Just beyond the pelican crossing turn left into Bells Lane
16. Bells Lane
This medieval lane leads out into the countryside to Smallhythe.
As you enter the lane note ;the jetty overhanging the lane rom the property to your right. This restaurant was formerly a
coaching inn whose changing names (The Angel, Six Bells, Eight Bells) have over the centuries reflected
its proximity and association with the church.
Bells Lane is bordered by eighteenth and nineteenth century cottages. Under one of these, Theatre Cottage, is a weatherboard-lined passage leading to Theatre Square, the site of the old Tenterden Theatre, built in 1794, and now divided into three cottages. Here, during the Napoleonic War, the officers from the Reading Street barracks socialised with the young ladies of the town. In later years the lane gained a reputation for drunkenness and immorality.
Take the first turning right off Bells Lane into Jackson’s Lane – follow it round
After just a few steps you pass a little building on your left with an inscription in the apex, “The Soup Kitchen 1875”. It was supported by public donation for Tenterden’s rural poor in the agricultural depression of the late nineteenth century.
Exit onto High Street and turn left, past the Pebbles and Bridewell Lane
This was originally Gas Lane and here was the town’s gasworks from about 1840 until the late 1940’s. At its junction with the High Street is the Zion Baptist Church, which was strongly supported and endowed by two local families, Rogers and Boorman.
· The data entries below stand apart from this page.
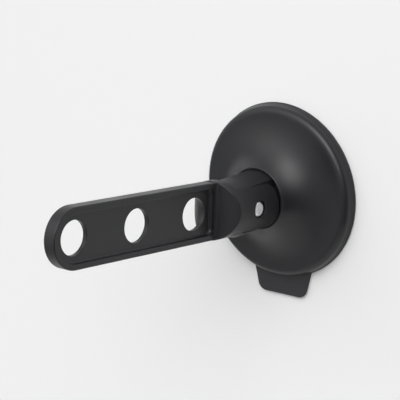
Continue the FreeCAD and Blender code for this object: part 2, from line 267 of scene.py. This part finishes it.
class HookSettings(bpy.types.PropertyGroup):
    disc: PointerProperty(
        name="Disc", description="Sizes of the soft disc and its tab", type=HookDiscSizes)
    lip: PointerProperty(
        name="Lip", description="Sizes of the neck's crisp edge", type=HookLipSizes)
    finish: PointerProperty(
        name="Finish", description="Colours of the pieces and the backdrop", type=HookFinish)
    studio: PointerProperty(
        name="Studio", description="Camera and floor", type=HookStudio)
    turns: IntProperty(
        name="Facets round", description="Columns of a surface turned about the hook's axis",
        default=240, min=24)


# Surfaces on a grid

def grid_faces(rows, columns):
    """Quads between neighbouring rows of a grid whose columns close round on themselves."""
    row = np.arange(rows - 1)[:, None] * columns
    here = np.arange(columns)[None, :]
    after = (here + 1) % columns
    corners = [row + here, row + after, row + columns + after, row + columns + here]
    return np.stack(corners, axis=-1).reshape(-1, 4)


def cap_faces(pole, ring_start, columns, flip):
    """Triangles from one pole vertex to a closed ring of vertices."""
    here = np.arange(columns)
    after = (here + 1) % columns
    first, second = (after, here) if flip else (here, after)
    poles = np.full(columns, pole)
    return np.stack([poles, ring_start + first, ring_start + second], axis=1)


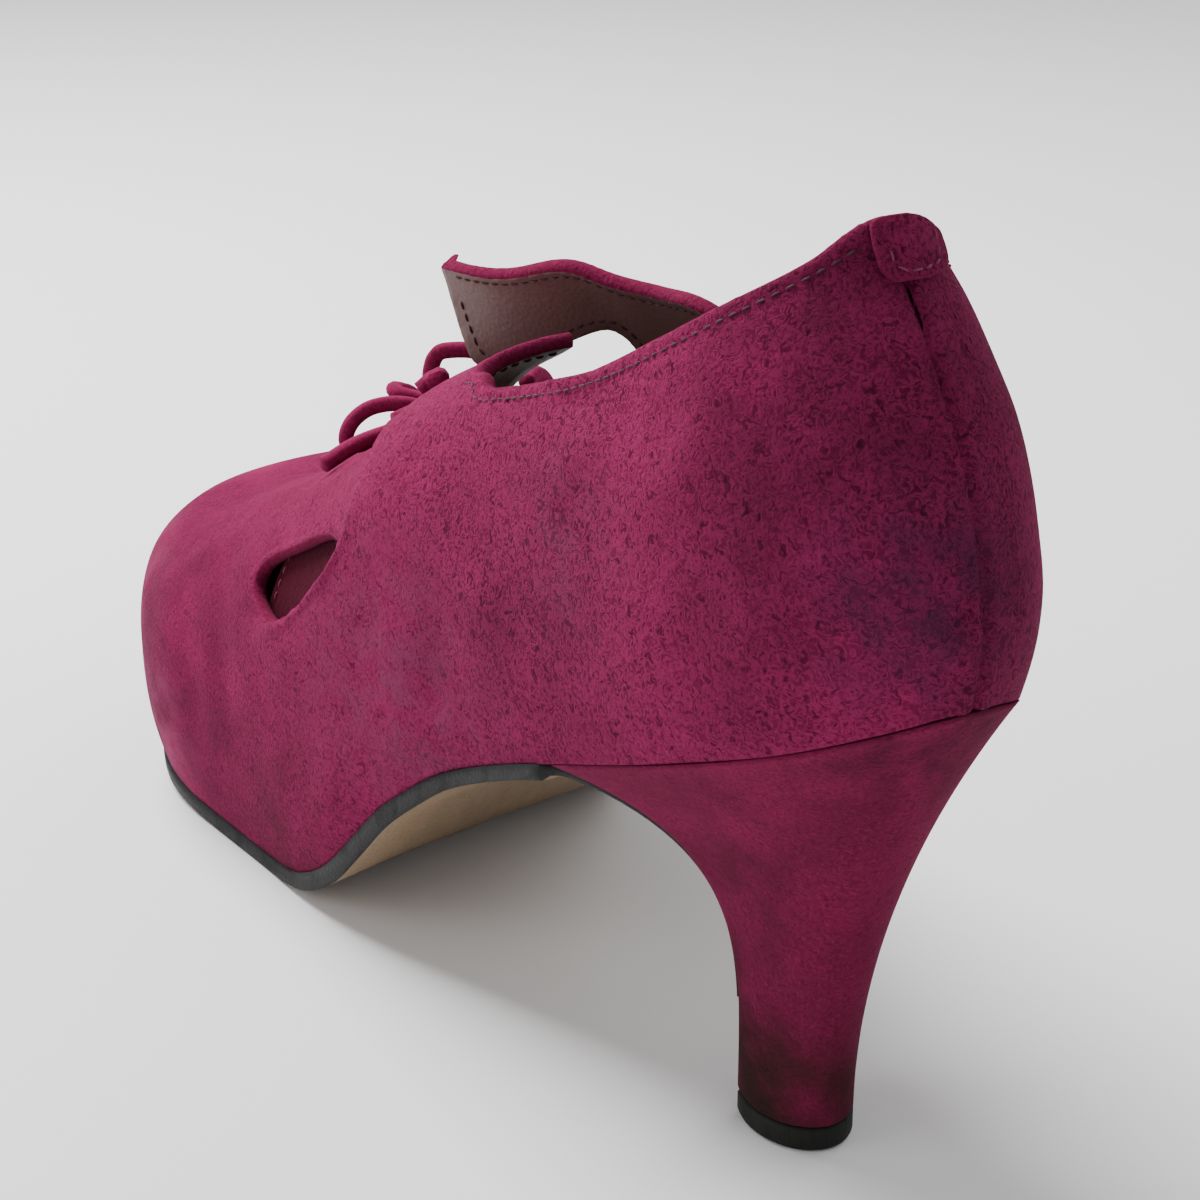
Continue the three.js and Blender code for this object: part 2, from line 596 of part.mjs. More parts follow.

Tenterden had a strong Non-Conformist tradition.
Further along on your left is
17. Pittlesden Gatehouse, 91 High Street
This is a 15/16th century timber framed cottage with plaster filling, reputedly the oldest building in Tenterden and one of the gatehouses to the manor house opposite.
18. Borough Place, a row of colour washed brick houses where Tenterden’s workhouse was established in 1724, on the site of the original Elizabethan poor house.
Turn left into an alley between numbers 117/119 High Street
Note on the right hand side is Mayors Place, a row of modest cottages with a line of old outside privies.